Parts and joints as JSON
__________________________________________________

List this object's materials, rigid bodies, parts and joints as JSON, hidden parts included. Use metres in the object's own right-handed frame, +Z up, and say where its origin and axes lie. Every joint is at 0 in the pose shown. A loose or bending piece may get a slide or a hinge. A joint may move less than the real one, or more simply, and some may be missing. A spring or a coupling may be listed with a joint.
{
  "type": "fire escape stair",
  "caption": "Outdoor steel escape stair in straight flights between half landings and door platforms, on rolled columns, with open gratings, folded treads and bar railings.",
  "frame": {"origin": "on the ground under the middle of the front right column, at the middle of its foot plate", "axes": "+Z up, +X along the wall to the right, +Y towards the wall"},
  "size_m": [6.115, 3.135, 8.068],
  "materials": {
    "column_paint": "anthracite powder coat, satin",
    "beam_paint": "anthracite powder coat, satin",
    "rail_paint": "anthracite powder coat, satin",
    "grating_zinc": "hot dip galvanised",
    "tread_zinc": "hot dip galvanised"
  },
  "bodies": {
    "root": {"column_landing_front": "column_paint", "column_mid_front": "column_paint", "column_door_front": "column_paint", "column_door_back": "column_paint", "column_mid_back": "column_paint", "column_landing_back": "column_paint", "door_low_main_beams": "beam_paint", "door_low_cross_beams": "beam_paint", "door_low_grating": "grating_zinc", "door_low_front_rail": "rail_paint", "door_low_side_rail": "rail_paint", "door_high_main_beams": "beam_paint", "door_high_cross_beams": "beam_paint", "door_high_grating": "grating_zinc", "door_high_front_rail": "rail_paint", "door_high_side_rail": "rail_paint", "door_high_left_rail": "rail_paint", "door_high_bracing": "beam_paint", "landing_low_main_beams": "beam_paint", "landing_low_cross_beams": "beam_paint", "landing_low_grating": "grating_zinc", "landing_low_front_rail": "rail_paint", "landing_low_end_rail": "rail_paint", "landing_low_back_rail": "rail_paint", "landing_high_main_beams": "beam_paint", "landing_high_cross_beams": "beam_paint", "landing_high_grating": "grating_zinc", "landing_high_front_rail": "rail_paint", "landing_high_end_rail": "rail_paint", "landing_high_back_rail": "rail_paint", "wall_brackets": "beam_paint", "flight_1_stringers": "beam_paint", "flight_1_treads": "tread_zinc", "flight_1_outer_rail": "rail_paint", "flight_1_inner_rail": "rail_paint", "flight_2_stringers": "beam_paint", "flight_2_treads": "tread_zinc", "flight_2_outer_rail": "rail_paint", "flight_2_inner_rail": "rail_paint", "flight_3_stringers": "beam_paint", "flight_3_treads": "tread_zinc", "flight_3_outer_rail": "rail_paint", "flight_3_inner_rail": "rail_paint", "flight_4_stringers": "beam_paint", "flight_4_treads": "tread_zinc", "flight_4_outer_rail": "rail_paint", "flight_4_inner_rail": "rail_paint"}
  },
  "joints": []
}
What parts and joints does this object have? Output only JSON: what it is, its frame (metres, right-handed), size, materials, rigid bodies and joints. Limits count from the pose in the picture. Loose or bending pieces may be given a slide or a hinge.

__________________________________________________

Work to complete.
State how many lines of the entries above include the word "object", offering no text other than the number.

Correct result.
2